### [WHAT YOU WILL DO]
Track down each line that has the word "caption" and copy it.
-- BEGIN DATA IN THIS EXERCISE --
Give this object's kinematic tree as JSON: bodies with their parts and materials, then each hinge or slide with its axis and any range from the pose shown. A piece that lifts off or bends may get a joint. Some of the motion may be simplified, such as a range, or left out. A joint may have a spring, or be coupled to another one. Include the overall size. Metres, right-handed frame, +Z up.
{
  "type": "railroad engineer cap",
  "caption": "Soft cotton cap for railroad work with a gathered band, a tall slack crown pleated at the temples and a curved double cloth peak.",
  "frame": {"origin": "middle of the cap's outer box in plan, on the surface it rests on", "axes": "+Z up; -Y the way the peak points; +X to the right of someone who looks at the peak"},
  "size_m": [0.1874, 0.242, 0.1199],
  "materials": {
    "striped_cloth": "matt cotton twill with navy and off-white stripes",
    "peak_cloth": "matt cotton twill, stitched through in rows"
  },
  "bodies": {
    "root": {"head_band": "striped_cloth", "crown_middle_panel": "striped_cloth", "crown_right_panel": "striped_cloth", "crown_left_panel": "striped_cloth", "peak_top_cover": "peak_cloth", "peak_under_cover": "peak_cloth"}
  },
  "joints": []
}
-- END DATA IN THIS EXERCISE --
-- BEGIN DATA IN THIS EXERCISE --
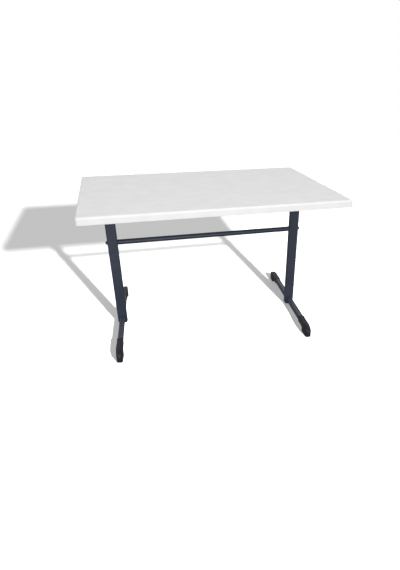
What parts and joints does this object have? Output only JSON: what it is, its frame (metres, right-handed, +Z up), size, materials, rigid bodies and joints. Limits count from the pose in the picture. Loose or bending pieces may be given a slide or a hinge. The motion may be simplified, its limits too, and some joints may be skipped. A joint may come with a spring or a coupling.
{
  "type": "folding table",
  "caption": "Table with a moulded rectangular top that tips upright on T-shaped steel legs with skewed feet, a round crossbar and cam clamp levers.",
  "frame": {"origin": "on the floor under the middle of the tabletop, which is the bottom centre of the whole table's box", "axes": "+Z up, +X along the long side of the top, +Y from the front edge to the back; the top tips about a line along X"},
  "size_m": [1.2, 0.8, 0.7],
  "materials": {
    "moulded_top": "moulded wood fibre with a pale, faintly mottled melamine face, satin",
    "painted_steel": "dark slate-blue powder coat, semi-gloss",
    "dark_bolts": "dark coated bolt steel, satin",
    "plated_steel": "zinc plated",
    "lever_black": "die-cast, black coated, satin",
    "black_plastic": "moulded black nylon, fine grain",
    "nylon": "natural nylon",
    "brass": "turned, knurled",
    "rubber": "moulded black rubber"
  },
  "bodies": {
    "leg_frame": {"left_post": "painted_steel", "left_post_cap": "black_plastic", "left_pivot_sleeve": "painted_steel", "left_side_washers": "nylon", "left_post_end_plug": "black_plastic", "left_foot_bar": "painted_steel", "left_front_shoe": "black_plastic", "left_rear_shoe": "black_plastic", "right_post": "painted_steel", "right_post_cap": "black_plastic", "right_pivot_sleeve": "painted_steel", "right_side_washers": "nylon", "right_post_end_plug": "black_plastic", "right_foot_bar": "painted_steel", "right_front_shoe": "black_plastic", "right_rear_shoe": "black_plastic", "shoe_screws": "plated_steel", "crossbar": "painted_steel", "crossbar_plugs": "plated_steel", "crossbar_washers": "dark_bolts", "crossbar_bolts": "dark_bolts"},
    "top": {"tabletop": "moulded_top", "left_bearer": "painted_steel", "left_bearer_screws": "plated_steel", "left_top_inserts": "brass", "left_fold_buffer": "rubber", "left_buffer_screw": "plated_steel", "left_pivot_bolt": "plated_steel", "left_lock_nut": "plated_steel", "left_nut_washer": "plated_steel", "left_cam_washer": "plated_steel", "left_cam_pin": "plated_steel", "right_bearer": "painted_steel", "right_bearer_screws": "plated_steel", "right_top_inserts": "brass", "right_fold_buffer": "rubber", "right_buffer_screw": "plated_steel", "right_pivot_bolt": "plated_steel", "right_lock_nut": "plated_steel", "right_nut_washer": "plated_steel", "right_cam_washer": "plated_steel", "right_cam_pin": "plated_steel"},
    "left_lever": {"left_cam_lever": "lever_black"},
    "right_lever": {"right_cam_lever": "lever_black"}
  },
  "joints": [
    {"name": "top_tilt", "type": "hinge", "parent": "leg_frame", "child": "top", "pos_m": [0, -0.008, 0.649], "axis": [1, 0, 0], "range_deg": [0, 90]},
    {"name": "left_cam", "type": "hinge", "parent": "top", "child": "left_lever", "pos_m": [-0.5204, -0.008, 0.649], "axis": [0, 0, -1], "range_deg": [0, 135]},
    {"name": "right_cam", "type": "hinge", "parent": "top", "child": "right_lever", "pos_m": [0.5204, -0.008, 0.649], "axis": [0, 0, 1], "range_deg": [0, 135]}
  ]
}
-- END DATA IN THIS EXERCISE --
-- BEGIN DATA IN THIS EXERCISE --
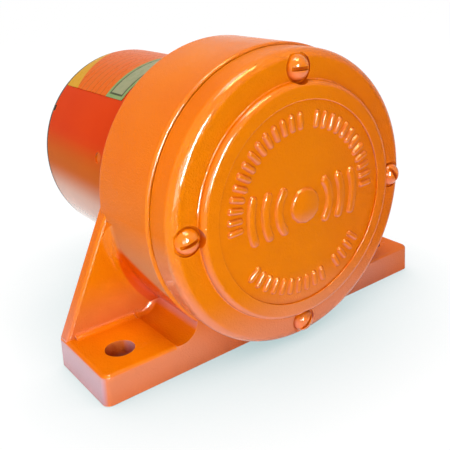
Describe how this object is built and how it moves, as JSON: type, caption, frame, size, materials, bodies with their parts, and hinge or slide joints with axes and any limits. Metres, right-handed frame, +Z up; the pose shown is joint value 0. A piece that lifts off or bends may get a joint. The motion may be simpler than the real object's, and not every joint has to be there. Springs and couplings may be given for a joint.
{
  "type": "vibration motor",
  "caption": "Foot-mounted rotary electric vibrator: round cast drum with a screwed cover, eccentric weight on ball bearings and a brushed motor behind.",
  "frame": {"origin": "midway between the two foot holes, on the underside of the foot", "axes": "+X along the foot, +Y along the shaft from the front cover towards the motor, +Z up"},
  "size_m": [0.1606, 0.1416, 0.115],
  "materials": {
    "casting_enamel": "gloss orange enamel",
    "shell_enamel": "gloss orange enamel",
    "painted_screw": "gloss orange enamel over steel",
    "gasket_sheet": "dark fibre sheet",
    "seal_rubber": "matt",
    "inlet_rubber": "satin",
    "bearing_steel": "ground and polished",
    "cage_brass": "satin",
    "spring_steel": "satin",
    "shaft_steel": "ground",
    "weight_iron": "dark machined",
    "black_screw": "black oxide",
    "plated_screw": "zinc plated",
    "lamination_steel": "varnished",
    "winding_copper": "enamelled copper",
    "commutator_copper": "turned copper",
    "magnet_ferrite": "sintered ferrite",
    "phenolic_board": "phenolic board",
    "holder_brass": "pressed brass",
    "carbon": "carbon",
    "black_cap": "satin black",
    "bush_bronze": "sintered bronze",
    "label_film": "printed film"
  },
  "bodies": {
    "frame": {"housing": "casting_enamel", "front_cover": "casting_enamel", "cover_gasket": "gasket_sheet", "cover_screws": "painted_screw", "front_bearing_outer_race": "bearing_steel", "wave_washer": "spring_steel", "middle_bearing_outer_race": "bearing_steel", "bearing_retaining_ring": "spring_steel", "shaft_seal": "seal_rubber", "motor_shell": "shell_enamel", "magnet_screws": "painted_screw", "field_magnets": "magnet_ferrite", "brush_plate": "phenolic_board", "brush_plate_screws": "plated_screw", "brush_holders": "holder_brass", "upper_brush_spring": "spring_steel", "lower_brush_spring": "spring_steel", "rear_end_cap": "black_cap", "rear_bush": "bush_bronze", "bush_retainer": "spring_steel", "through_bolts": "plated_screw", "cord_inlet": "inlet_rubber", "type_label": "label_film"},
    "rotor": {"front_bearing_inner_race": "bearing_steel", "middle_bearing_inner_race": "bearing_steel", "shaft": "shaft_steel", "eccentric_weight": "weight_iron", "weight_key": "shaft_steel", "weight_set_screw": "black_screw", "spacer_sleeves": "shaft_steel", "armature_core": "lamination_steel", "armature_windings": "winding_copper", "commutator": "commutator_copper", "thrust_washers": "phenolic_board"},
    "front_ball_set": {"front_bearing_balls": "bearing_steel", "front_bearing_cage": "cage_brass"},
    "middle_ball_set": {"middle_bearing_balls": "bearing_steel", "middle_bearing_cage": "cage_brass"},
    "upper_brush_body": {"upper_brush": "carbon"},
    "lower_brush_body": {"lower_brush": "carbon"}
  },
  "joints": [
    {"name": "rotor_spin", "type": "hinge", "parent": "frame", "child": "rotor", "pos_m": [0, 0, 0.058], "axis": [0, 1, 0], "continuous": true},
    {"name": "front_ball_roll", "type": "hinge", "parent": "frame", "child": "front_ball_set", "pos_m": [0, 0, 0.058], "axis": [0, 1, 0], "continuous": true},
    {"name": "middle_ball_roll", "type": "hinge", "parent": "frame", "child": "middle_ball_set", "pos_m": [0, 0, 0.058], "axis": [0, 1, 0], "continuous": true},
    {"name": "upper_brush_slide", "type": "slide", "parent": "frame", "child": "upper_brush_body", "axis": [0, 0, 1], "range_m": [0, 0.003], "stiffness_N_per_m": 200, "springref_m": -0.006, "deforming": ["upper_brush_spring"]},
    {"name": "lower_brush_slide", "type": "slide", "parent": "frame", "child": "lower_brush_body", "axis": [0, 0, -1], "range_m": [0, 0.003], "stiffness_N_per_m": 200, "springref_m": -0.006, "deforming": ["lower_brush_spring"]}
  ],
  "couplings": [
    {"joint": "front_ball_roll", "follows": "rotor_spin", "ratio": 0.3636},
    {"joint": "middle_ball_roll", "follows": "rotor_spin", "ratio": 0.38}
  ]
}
-- END DATA IN THIS EXERCISE --
### [EXERCISE RESPONSE]
  "caption": "Soft cotton cap for railroad work with a gathered band, a tall slack crown pleated at the temples and a curved double cloth peak.",
  "caption": "Table with a moulded rectangular top that tips upright on T-shaped steel legs with skewed feet, a round crossbar and cam clamp levers.",
Describe how this object is built and how it moves, as JSON: type, caption, frame, size, materials, bodies with their parts, and hinge or slide joints with axes and any limits. Metres, right-handed frame, +Z up; the pose shown is joint value 0. A piece that lifts off or bends may get a joint. The motion may be simpler than the real object's, and not every joint has to be there. Springs and couplings may be given for a joint.
  "caption": "Foot-mounted rotary electric vibrator: round cast drum with a screwed cover, eccentric weight on ball bearings and a brushed motor behind.",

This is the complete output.